_Goal:_ Check each line of the listing below for the string "Blender", and give only how many lines hold it.

===== Material for the task =====

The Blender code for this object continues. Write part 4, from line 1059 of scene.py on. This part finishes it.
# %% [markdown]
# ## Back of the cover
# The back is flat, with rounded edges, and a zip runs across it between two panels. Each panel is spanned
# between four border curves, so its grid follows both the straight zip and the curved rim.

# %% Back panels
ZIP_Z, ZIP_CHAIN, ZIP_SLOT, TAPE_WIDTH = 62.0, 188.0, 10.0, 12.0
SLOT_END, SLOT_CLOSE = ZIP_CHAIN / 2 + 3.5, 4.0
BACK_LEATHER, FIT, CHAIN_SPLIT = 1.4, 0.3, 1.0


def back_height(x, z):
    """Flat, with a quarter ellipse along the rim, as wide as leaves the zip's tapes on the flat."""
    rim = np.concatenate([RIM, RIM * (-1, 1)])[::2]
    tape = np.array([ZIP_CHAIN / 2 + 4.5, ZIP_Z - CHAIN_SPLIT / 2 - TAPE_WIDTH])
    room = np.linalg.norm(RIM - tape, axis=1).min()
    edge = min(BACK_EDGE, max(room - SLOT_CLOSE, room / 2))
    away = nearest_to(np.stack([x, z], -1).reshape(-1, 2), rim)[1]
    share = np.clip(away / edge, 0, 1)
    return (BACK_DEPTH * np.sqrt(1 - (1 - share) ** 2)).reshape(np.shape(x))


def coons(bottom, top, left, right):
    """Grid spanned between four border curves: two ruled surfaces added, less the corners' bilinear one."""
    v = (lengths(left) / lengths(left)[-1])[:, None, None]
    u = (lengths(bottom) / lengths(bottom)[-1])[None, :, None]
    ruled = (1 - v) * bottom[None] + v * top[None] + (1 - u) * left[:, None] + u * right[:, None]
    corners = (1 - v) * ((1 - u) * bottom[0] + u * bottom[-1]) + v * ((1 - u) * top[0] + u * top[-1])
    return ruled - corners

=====
===== Material for the task =====

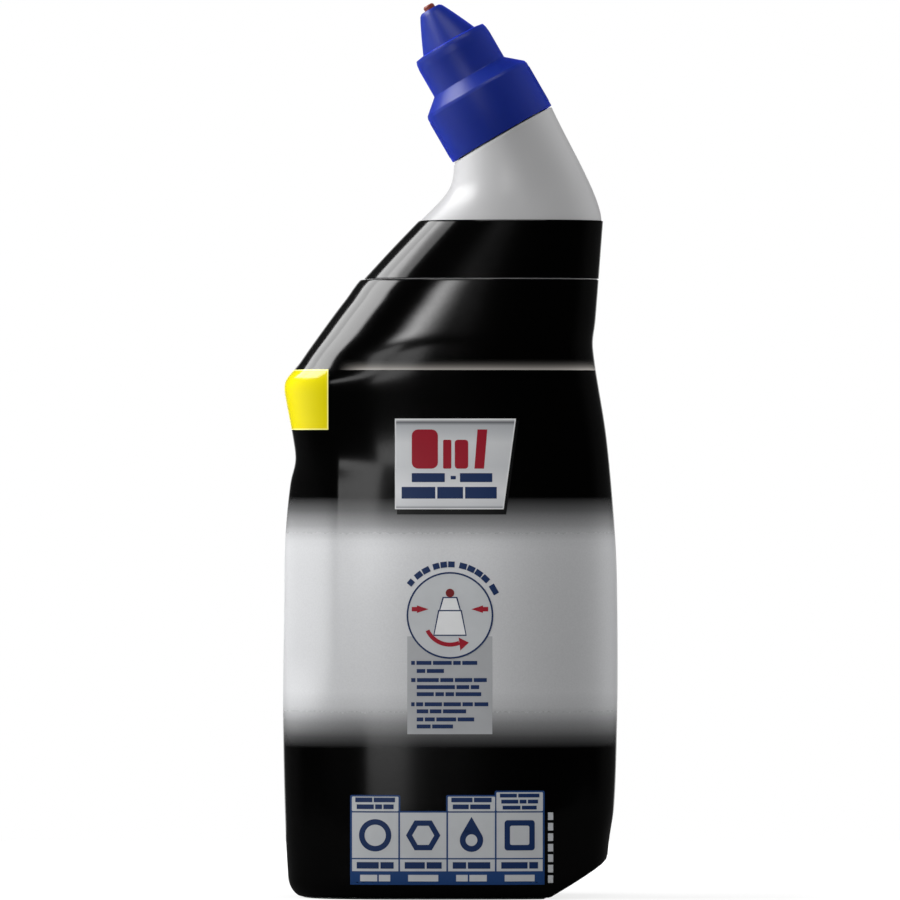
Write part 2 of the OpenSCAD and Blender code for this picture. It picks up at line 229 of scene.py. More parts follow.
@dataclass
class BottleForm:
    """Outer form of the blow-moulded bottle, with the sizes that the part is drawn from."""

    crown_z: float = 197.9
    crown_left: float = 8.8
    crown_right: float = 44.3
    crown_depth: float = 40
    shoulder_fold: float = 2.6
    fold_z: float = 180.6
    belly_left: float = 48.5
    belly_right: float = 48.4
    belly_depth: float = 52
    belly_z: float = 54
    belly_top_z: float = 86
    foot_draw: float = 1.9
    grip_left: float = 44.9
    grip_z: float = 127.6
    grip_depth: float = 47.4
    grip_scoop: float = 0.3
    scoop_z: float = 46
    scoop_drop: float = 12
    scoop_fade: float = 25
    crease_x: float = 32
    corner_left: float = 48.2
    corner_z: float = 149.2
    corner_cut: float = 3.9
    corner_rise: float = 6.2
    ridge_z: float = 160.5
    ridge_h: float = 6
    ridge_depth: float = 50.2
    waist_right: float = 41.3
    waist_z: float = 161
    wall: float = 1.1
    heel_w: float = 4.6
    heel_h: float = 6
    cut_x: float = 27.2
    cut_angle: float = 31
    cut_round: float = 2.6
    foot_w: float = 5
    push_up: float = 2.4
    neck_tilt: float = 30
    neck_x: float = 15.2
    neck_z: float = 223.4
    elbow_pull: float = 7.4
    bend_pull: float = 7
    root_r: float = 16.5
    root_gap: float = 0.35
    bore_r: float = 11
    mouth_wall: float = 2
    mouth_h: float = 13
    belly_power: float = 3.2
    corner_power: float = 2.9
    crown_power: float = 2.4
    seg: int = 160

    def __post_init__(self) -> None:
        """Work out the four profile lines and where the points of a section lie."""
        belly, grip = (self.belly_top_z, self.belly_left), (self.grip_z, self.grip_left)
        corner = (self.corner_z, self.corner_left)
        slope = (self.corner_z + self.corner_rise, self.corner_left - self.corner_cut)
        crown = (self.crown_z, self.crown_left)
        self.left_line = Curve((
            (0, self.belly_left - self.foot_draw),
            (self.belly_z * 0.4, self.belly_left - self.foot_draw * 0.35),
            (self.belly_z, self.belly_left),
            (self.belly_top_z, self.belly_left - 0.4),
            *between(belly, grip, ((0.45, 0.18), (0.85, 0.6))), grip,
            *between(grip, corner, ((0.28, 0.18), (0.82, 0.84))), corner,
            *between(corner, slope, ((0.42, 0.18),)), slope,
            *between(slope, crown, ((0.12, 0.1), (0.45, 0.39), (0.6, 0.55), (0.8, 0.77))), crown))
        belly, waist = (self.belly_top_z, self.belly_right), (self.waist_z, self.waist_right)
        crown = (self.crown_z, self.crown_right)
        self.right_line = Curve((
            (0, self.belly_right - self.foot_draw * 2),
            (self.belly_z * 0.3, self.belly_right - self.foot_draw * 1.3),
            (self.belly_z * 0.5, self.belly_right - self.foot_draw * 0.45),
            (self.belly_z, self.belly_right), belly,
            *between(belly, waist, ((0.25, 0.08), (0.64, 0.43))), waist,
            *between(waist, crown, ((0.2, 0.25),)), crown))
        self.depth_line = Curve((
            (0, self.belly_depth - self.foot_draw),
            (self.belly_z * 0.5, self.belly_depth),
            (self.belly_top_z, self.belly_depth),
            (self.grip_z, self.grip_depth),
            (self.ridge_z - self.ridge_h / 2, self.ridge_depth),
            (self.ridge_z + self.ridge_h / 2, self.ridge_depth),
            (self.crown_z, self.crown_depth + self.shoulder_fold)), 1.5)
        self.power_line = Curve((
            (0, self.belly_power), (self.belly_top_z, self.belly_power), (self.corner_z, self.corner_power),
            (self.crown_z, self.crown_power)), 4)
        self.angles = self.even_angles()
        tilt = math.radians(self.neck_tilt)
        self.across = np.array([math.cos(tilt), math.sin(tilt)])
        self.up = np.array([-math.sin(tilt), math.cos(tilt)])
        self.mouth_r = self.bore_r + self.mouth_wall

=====

_Exercise response:_ 2